TO BE DONE: Copy out the listing exactly.

SUPPLIED DATA:
========================================
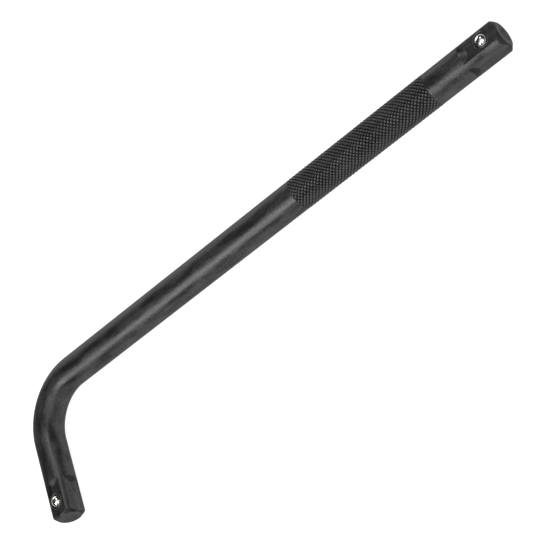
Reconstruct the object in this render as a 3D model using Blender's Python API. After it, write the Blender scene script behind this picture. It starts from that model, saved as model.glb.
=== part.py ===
"""Bent breaker bar: a round steel bar with a square drive on each arm and a spring ball in each drive.

Metres, +Z up. The bar lies flat with both balls facing up. The long arm points along +X and the short
arm along -Y. The origin is under the middle of the bar's bounding box, at the level of its underside.
"""

import math

import bmesh
import bpy
from mathutils import Matrix, Vector

# Driving dimensions
OVERALL_LENGTH = 0.305
OVERALL_WIDTH = 0.0747
BAR_DIAMETER = 0.0156
BEND_RADIUS = 0.026
SQUARE_SIZE = 0.0126
SQUARE_LENGTH = 0.0158
RAMP_LENGTH = 0.0030
CHAMFER_LENGTH = 0.00175
END_FACE_RADIUS = 0.0057
DISH_RADIUS = 0.0041
DISH_DEPTH = 0.0010

BALL_RADIUS = 0.0030
BALL_STAND_OUT = 0.0020
BALL_FROM_END = 0.00805
BORE_RADIUS = 0.00308
BORE_DEPTH = 0.0094
BORE_POINT_ANGLE = math.radians(118)
LIP_RADIUS = 0.00291
LIP_DEPTH = 0.0008

WIRE_RADIUS = 0.0003
COIL_RADIUS = 0.00195
CLOSED_PITCH = 0.00068
ACTIVE_TURNS = 3
REST_GAP = 0.00015

BAR_SEGMENTS = 64
BEND_STEPS = 24
BORE_SEGMENTS = 48
COIL_STEPS = 20

# How far a cutter runs past the surface it cuts
GRINDING_MARGIN = 0.002
BORE_MARGIN = 0.004
# The dish as it is turned, from the rim in: (share of its depth, radius as a share of the ring before)
DISH_STEPS = ((0.35, 0.83), (0.4, 0.68), (0.25, 0.5))

# Derived sizes and places
BAR_RADIUS = BAR_DIAMETER / 2
CORNER = Vector((BAR_RADIUS - OVERALL_LENGTH / 2, OVERALL_WIDTH / 2 - BAR_RADIUS, BAR_RADIUS))
LONG_ARM = OVERALL_LENGTH - BAR_RADIUS
SHORT_ARM = OVERALL_WIDTH - BAR_RADIUS
LONG_DIRECTION = Vector((1, 0, 0))
SHORT_DIRECTION = Vector((0, -1, 0))
UP = Vector((0, 0, 1))
FLAT_HEIGHT = BAR_RADIUS + SQUARE_SIZE / 2
BALL_DEPTH = BALL_RADIUS - BALL_STAND_OUT


def clear_scene():
    for thing in list(bpy.data.objects):
        bpy.data.objects.remove(thing, do_unlink=True)


def steel(name, colour, roughness, metallic):
    """A plain metal surface."""
    material = bpy.data.materials.new(name)
    material.use_nodes = True
    shader = material.node_tree.nodes["Principled BSDF"]
    shader.inputs["Base Color"].default_value = (*colour, 1.0)
    shader.inputs["Roughness"].default_value = roughness
    shader.inputs["Metallic"].default_value = metallic
    material.diffuse_color = (*colour, 1.0)
    return material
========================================
OUTPUT OF THE EXERCISE:
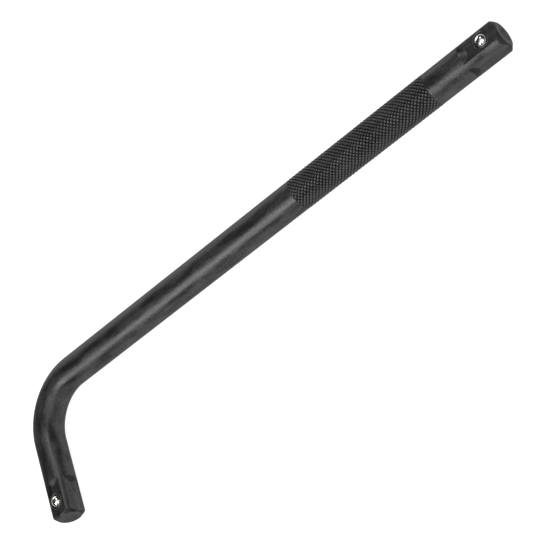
Reconstruct the object in this render as a 3D model using Blender's Python API. After it, write the Blender scene script behind this picture. It starts from that model, saved as model.glb.
=== part.py ===
"""Bent breaker bar: a round steel bar with a square drive on each arm and a spring ball in each drive.

Metres, +Z up. The bar lies flat with both balls facing up. The long arm points along +X and the short
arm along -Y. The origin is under the middle of the bar's bounding box, at the level of its underside.
"""

import math

import bmesh
import bpy
from mathutils import Matrix, Vector

# Driving dimensions
OVERALL_LENGTH = 0.305
OVERALL_WIDTH = 0.0747
BAR_DIAMETER = 0.0156
BEND_RADIUS = 0.026
SQUARE_SIZE = 0.0126
SQUARE_LENGTH = 0.0158
RAMP_LENGTH = 0.0030
CHAMFER_LENGTH = 0.00175
END_FACE_RADIUS = 0.0057
DISH_RADIUS = 0.0041
DISH_DEPTH = 0.0010

BALL_RADIUS = 0.0030
BALL_STAND_OUT = 0.0020
BALL_FROM_END = 0.00805
BORE_RADIUS = 0.00308
BORE_DEPTH = 0.0094
BORE_POINT_ANGLE = math.radians(118)
LIP_RADIUS = 0.00291
LIP_DEPTH = 0.0008

WIRE_RADIUS = 0.0003
COIL_RADIUS = 0.00195
CLOSED_PITCH = 0.00068
ACTIVE_TURNS = 3
REST_GAP = 0.00015

BAR_SEGMENTS = 64
BEND_STEPS = 24
BORE_SEGMENTS = 48
COIL_STEPS = 20

# How far a cutter runs past the surface it cuts
GRINDING_MARGIN = 0.002
BORE_MARGIN = 0.004
# The dish as it is turned, from the rim in: (share of its depth, radius as a share of the ring before)
DISH_STEPS = ((0.35, 0.83), (0.4, 0.68), (0.25, 0.5))

# Derived sizes and places
BAR_RADIUS = BAR_DIAMETER / 2
CORNER = Vector((BAR_RADIUS - OVERALL_LENGTH / 2, OVERALL_WIDTH / 2 - BAR_RADIUS, BAR_RADIUS))
LONG_ARM = OVERALL_LENGTH - BAR_RADIUS
SHORT_ARM = OVERALL_WIDTH - BAR_RADIUS
LONG_DIRECTION = Vector((1, 0, 0))
SHORT_DIRECTION = Vector((0, -1, 0))
UP = Vector((0, 0, 1))
FLAT_HEIGHT = BAR_RADIUS + SQUARE_SIZE / 2
BALL_DEPTH = BALL_RADIUS - BALL_STAND_OUT


def clear_scene():
    for thing in list(bpy.data.objects):
        bpy.data.objects.remove(thing, do_unlink=True)


def steel(name, colour, roughness, metallic):
    """A plain metal surface."""
    material = bpy.data.materials.new(name)
    material.use_nodes = True
    shader = material.node_tree.nodes["Principled BSDF"]
    shader.inputs["Base Color"].default_value = (*colour, 1.0)
    shader.inputs["Roughness"].default_value = roughness
    shader.inputs["Metallic"].default_value = metallic
    material.diffuse_color = (*colour, 1.0)
    return material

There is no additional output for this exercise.